## Source excerpt

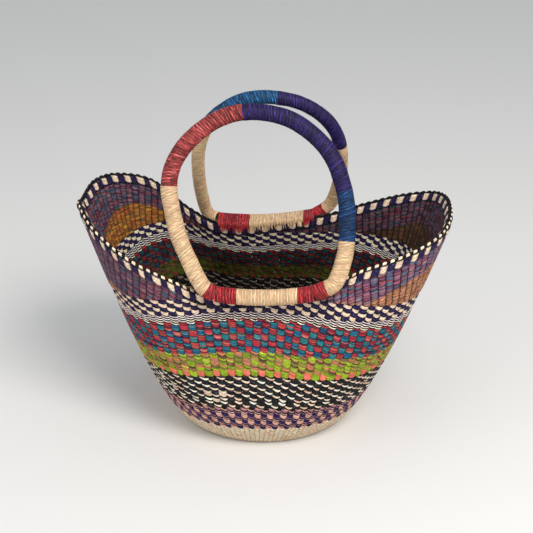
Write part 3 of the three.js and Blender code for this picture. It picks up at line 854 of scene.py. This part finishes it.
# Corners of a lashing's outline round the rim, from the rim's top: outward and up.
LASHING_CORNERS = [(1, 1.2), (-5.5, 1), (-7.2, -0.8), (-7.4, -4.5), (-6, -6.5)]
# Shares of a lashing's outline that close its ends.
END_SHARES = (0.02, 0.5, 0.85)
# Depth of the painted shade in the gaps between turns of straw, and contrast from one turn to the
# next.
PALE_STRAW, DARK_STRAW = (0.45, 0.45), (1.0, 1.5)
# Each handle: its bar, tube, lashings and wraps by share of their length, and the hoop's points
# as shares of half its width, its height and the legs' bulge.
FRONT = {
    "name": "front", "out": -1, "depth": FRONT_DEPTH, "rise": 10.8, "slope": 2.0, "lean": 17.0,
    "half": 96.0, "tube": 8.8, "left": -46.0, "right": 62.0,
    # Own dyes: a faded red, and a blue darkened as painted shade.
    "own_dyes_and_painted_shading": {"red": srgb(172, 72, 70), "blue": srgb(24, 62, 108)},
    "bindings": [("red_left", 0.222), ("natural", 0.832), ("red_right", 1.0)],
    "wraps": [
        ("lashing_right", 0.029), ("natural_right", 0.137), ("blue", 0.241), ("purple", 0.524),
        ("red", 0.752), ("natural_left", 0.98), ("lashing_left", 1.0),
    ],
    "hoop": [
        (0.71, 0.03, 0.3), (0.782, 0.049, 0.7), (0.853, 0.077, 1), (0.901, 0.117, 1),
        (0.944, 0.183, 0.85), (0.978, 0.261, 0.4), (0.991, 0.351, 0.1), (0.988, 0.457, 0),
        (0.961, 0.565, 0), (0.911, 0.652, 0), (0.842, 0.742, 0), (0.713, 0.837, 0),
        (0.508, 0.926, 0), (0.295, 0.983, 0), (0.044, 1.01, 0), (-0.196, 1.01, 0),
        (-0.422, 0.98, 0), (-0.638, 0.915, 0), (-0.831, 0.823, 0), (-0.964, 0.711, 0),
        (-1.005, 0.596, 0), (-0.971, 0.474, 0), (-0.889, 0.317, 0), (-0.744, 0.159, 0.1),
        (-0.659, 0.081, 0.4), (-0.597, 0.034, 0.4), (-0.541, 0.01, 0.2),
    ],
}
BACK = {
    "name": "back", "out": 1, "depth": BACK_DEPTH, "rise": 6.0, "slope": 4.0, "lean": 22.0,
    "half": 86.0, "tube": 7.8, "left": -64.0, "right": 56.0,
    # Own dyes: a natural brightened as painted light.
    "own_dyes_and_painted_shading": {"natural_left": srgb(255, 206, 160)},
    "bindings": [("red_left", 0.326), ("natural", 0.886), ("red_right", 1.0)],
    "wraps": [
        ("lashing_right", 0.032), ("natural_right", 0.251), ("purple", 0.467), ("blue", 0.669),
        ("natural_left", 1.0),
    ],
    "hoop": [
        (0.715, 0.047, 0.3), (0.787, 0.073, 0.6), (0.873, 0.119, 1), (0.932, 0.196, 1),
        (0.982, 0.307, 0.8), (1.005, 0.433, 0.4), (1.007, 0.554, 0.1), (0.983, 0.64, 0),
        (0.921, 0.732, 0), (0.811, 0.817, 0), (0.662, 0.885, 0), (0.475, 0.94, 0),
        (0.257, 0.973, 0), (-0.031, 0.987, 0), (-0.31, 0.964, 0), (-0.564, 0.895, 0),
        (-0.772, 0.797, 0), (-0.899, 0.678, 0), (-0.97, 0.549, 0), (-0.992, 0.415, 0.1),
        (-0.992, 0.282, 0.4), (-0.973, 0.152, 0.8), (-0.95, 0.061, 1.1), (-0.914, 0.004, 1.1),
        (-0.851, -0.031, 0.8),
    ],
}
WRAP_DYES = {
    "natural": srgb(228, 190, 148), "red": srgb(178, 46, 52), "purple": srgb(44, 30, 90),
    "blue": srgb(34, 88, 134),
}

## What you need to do
Recopy the whole listing exactly.

## Response for this exercise
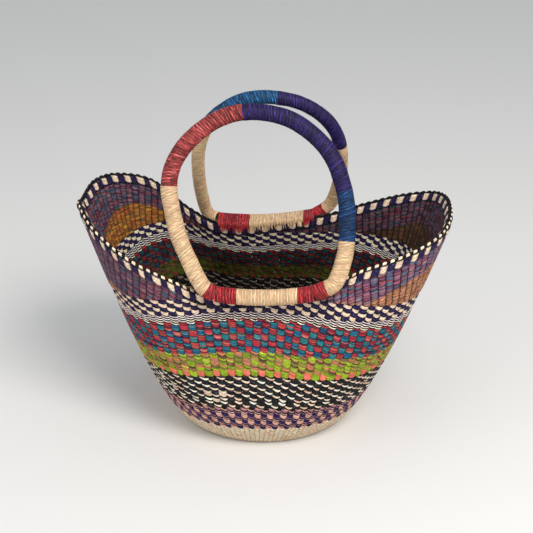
Write part 3 of the three.js and Blender code for this picture. It picks up at line 854 of scene.py. This part finishes it.
# Corners of a lashing's outline round the rim, from the rim's top: outward and up.
LASHING_CORNERS = [(1, 1.2), (-5.5, 1), (-7.2, -0.8), (-7.4, -4.5), (-6, -6.5)]
# Shares of a lashing's outline that close its ends.
END_SHARES = (0.02, 0.5, 0.85)
# Depth of the painted shade in the gaps between turns of straw, and contrast from one turn to the
# next.
PALE_STRAW, DARK_STRAW = (0.45, 0.45), (1.0, 1.5)
# Each handle: its bar, tube, lashings and wraps by share of their length, and the hoop's points
# as shares of half its width, its height and the legs' bulge.
FRONT = {
    "name": "front", "out": -1, "depth": FRONT_DEPTH, "rise": 10.8, "slope": 2.0, "lean": 17.0,
    "half": 96.0, "tube": 8.8, "left": -46.0, "right": 62.0,
    # Own dyes: a faded red, and a blue darkened as painted shade.
    "own_dyes_and_painted_shading": {"red": srgb(172, 72, 70), "blue": srgb(24, 62, 108)},
    "bindings": [("red_left", 0.222), ("natural", 0.832), ("red_right", 1.0)],
    "wraps": [
        ("lashing_right", 0.029), ("natural_right", 0.137), ("blue", 0.241), ("purple", 0.524),
        ("red", 0.752), ("natural_left", 0.98), ("lashing_left", 1.0),
    ],
    "hoop": [
        (0.71, 0.03, 0.3), (0.782, 0.049, 0.7), (0.853, 0.077, 1), (0.901, 0.117, 1),
        (0.944, 0.183, 0.85), (0.978, 0.261, 0.4), (0.991, 0.351, 0.1), (0.988, 0.457, 0),
        (0.961, 0.565, 0), (0.911, 0.652, 0), (0.842, 0.742, 0), (0.713, 0.837, 0),
        (0.508, 0.926, 0), (0.295, 0.983, 0), (0.044, 1.01, 0), (-0.196, 1.01, 0),
        (-0.422, 0.98, 0), (-0.638, 0.915, 0), (-0.831, 0.823, 0), (-0.964, 0.711, 0),
        (-1.005, 0.596, 0), (-0.971, 0.474, 0), (-0.889, 0.317, 0), (-0.744, 0.159, 0.1),
        (-0.659, 0.081, 0.4), (-0.597, 0.034, 0.4), (-0.541, 0.01, 0.2),
    ],
}
BACK = {
    "name": "back", "out": 1, "depth": BACK_DEPTH, "rise": 6.0, "slope": 4.0, "lean": 22.0,
    "half": 86.0, "tube": 7.8, "left": -64.0, "right": 56.0,
    # Own dyes: a natural brightened as painted light.
    "own_dyes_and_painted_shading": {"natural_left": srgb(255, 206, 160)},
    "bindings": [("red_left", 0.326), ("natural", 0.886), ("red_right", 1.0)],
    "wraps": [
        ("lashing_right", 0.032), ("natural_right", 0.251), ("purple", 0.467), ("blue", 0.669),
        ("natural_left", 1.0),
    ],
    "hoop": [
        (0.715, 0.047, 0.3), (0.787, 0.073, 0.6), (0.873, 0.119, 1), (0.932, 0.196, 1),
        (0.982, 0.307, 0.8), (1.005, 0.433, 0.4), (1.007, 0.554, 0.1), (0.983, 0.64, 0),
        (0.921, 0.732, 0), (0.811, 0.817, 0), (0.662, 0.885, 0), (0.475, 0.94, 0),
        (0.257, 0.973, 0), (-0.031, 0.987, 0), (-0.31, 0.964, 0), (-0.564, 0.895, 0),
        (-0.772, 0.797, 0), (-0.899, 0.678, 0), (-0.97, 0.549, 0), (-0.992, 0.415, 0.1),
        (-0.992, 0.282, 0.4), (-0.973, 0.152, 0.8), (-0.95, 0.061, 1.1), (-0.914, 0.004, 1.1),
        (-0.851, -0.031, 0.8),
    ],
}
WRAP_DYES = {
    "natural": srgb(228, 190, 148), "red": srgb(178, 46, 52), "purple": srgb(44, 30, 90),
    "blue": srgb(34, 88, 134),
}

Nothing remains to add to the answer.